OBJECTIVE — Filter the records below down to lines containing "from".

EXERCISE DATA —
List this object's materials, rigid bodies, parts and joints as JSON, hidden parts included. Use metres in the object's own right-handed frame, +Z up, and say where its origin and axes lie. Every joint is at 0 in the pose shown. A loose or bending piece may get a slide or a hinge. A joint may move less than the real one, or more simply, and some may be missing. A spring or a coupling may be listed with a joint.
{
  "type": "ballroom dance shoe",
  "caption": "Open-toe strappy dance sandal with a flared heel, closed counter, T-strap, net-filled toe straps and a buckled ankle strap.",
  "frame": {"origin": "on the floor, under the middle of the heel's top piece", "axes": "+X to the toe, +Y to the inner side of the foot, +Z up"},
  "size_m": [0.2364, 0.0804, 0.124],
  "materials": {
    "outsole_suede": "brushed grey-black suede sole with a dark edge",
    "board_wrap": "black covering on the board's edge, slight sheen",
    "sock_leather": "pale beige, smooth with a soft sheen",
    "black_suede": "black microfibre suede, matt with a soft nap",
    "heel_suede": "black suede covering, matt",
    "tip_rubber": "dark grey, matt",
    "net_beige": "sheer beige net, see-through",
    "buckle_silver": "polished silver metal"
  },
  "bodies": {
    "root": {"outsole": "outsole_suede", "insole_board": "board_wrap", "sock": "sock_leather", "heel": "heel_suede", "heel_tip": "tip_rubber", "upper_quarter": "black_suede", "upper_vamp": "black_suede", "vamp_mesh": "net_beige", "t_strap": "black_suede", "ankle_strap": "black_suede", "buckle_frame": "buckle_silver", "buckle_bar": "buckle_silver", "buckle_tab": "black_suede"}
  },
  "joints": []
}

--

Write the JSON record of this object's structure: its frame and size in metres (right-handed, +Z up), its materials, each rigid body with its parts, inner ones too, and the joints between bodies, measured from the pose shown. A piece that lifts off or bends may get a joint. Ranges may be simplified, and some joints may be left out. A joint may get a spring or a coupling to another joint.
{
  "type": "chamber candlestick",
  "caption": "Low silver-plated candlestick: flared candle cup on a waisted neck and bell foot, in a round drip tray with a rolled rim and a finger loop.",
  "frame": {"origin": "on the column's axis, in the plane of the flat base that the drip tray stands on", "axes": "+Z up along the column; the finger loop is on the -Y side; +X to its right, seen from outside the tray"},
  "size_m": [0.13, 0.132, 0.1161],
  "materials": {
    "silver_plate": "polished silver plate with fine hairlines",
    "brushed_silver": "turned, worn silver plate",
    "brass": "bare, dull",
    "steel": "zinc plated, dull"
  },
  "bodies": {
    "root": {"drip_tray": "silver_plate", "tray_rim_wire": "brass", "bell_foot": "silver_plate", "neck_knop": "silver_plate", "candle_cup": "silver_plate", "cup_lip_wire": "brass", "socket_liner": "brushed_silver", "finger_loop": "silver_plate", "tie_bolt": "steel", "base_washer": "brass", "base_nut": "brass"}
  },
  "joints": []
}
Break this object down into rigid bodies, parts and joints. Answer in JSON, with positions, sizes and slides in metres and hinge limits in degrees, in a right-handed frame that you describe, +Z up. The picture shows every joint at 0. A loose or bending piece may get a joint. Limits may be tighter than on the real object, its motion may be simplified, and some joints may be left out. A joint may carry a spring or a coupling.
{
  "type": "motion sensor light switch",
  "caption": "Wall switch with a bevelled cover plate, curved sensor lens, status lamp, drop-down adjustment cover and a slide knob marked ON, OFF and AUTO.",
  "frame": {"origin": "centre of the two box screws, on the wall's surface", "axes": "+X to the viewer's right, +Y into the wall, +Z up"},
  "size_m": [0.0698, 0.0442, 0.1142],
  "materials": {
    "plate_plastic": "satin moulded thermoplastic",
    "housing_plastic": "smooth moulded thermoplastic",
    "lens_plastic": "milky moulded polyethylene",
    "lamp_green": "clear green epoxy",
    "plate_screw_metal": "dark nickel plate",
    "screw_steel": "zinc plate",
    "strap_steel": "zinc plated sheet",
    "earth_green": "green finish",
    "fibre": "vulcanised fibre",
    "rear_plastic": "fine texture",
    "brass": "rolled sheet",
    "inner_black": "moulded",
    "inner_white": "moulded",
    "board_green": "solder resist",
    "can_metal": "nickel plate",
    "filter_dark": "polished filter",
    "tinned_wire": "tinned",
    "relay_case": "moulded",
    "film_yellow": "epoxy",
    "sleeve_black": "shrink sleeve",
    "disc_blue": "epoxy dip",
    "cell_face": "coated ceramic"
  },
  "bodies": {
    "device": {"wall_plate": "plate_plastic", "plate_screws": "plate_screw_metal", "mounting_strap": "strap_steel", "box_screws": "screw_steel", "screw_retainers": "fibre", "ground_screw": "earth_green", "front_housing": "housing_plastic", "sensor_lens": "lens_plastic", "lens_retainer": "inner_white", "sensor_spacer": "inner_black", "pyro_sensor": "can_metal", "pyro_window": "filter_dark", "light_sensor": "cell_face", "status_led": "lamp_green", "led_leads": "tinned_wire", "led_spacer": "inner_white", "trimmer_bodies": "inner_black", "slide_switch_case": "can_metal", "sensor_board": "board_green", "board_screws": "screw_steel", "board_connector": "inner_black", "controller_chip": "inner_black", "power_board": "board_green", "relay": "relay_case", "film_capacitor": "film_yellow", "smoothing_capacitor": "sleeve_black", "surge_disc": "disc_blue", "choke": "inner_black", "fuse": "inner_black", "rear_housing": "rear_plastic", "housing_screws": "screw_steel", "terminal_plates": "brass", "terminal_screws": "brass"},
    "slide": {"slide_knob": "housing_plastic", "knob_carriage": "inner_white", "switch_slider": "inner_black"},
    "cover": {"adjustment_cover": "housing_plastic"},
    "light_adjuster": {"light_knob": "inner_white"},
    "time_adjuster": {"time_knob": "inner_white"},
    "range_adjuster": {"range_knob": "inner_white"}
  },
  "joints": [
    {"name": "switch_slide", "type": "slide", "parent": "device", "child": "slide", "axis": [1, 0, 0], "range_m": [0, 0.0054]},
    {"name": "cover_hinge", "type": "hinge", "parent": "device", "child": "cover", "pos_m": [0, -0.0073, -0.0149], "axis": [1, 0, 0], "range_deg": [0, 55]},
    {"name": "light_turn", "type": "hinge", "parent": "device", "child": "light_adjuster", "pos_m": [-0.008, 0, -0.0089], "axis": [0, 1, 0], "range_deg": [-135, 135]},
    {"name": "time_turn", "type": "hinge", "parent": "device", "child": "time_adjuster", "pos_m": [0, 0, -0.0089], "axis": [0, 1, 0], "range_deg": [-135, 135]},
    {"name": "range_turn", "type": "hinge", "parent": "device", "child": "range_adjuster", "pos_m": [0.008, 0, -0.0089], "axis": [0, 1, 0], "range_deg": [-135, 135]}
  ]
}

TASK SOLUTION —
Write the JSON record of this object's structure: its frame and size in metres (right-handed, +Z up), its materials, each rigid body with its parts, inner ones too, and the joints between bodies, measured from the pose shown. A piece that lifts off or bends may get a joint. Ranges may be simplified, and some joints may be left out. A joint may get a spring or a coupling to another joint.
  "frame": {"origin": "on the column's axis, in the plane of the flat base that the drip tray stands on", "axes": "+Z up along the column; the finger loop is on the -Y side; +X to its right, seen from outside the tray"},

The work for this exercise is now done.